Several of them have accused Tsipras of “treason,” while others simply spoke of a lack of preparation and frivolity. Tsipras himself remains optimistic and believes that now that he has gotten rid of the radical elements in his party he might be able to lure voters from the conservative and moderate segments of Greek society, which before would have never voted for the left.

However, what has actually happened is that Tsipras’ U-turn has managed to revive the conservative party of New Democracy, which up until a month ago was on the verge of collapse. After his retreat, Tsipras declared publicly that there is no alternative to austerity policies. As a result, his argument now is echoing that of the conservatives while in the previous elections he opposed them by arguing that another path was possible.

Many conservative voters had abandoned the right-wing party of “New Democracy” because of the large tax on property levied by that government. Tsipras had vowed to do away with that particular tax, but he reneged on that promise as well, so a good chunk of the conservative voting bloc is now returning to its political home.

The large estate tax, one of the main reasons the conservatives lost the previous elections, is still in place and the Syriza government has called on the haves and have-nots to pay it indiscriminately.

Even so, Tsipras is urging the people not to abandon Syriza and make his government a “left parenthesis” in the pages of Greek history. However, many former left voters are angry at Tsipras and wonder whether his government was ever committed to a leftist agenda as it never took any steps to improve the lives of the poor and those who had been most affected by the six-year crisis and the policies pursued by the previous Greek governments.

In its seven months in power, the Syriza-led government did nothing to change the extremely unjust Greek tax system, which squeezes the poor and allows the rich to dodge. It did nothing to provide opportunities to the most vulnerable segments of society or improve the collapsing public education and health-care systems, let alone make the public administration sector more efficient. With Tsipras as prime minister, the Syriza-led government did nothing about tax evasion, corruption or the cadre of magnates who speculate at the expense of the state, and not one single step was taken in the direction of enhancing transparency. Conversely, it became obvious to most people that a compromise had been reached with the nation’s oligarchs. It became equally obvious that many Syriza politicians were easily lured by power and began making all the necessary compromises in order to retain it.

Today, Alexis Tsipras openly admits that his government failed, but wants a second chance on the argument that all of his predecessors remained in power much longer than he did.
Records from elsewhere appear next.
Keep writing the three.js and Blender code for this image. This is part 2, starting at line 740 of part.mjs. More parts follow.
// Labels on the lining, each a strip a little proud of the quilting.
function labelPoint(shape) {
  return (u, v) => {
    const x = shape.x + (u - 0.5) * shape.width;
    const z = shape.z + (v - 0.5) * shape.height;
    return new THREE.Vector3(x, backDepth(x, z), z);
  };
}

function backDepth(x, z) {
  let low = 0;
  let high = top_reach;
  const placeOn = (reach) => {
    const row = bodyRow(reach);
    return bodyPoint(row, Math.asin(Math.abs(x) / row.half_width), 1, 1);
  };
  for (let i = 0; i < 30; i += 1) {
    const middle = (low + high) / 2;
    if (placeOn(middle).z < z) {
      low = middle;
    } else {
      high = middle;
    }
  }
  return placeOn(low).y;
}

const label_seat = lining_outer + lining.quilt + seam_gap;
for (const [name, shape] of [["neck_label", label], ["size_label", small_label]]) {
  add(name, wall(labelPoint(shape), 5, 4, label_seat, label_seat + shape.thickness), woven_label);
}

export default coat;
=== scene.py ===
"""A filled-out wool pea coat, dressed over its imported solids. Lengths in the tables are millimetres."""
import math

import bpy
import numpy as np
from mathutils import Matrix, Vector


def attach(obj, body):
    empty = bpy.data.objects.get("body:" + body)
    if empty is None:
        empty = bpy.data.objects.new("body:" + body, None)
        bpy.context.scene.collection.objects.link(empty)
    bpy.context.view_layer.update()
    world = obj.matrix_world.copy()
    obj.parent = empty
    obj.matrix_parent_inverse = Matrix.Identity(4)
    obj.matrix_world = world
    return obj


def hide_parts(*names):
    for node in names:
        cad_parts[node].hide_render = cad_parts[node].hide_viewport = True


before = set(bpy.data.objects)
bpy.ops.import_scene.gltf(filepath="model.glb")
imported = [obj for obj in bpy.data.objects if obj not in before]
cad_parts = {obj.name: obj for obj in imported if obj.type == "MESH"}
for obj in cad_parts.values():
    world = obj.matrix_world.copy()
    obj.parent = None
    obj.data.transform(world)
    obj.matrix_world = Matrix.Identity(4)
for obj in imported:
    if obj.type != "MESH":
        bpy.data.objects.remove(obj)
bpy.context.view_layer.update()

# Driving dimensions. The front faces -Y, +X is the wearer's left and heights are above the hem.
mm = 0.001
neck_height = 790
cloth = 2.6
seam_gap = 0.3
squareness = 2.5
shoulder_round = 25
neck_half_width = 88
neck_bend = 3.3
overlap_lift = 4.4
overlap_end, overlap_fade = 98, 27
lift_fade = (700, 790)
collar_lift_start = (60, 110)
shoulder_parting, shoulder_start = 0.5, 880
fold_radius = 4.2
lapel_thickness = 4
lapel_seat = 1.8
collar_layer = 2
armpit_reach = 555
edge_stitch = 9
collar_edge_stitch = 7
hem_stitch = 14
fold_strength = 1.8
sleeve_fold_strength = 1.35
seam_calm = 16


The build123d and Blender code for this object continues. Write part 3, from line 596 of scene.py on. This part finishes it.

He does not know exactly where he wants to take the country, but argues that he is better able to lead it because he is less “worn” in comparison to the party leaders that governed Greece during the last 40 years.

In the meantime, Tsipras continues to see many leftist voters abandoning him and Syriza. But the right-wing coalition partner, the conservative populist party of the “Independent Greeks,” remains faithful to him as he has developed a very close friendship with its leader, Panos Kammenos, who stuck with him when he surrendered to the creditors. Tsipras has stated repeatedly that he is happy with having the Independent Greeks as government partners, but has expressed deep discontent over those to the left of him that left Syriza as a result of his surrender to austerity. In fact, he has accused them of overthrowing Greece’s first leftist government.

But was Syriza a leftist government? First of all, it was a coalition government, in bed with a highly conservative, xenophobic party. So, at best, it was a government coalition with a left torso. Furthermore, the political result that it produced cannot be labeled leftist since it committed itself to yet another austerity-based bailout, which adds tens of billions of euros to the nation’s already unsustainable debt level while it reinforces the neoliberal agenda.

Many in Greece argue that the biggest problem facing the country is the lack of justice. Unfortunately the seven months that Syriza was in power dashed the great expectation that something could have been achieved in this area. In many respects, this has been perhaps the biggest disappointment for many Greeks.

Syriza was the last hope for the majority of poor and desperate Greeks as it was the only untested party among those that ran in the last elections. Now, public dissatisfaction with politics has become quite widespread and it will most likely express itself through a high abstention rate in the upcoming elections. Syriza’s leadership was aware that its policies were generating great discontent and wished to preempt it by calling a snap election. It knew that the countdown had begun and wanted to prevent the consequences. In particular, it wanted to prevent the political damage that would result once the first set of new measures accompanying the new agreement kicked in.

As Greece is about to elect a new government, the biggest disappointment is that not one of the political parties running in these elections has managed to put forward a plan on how to get the country out of the crisis. No political leader seems to be interested in promoting the real reforms that the country needs. The two major parties, the pseudo-leftist Syriza party and the conservative New Democracy, have resorted to campaign slogans claiming that Greece will march forward, but neither are offering any concrete plan on how to achieve this goal.

As such, Greece will continue to be stuck with IMF-based neoliberal policies for a long time to come, which means the tragedy of the last six years will carry over to the next generation.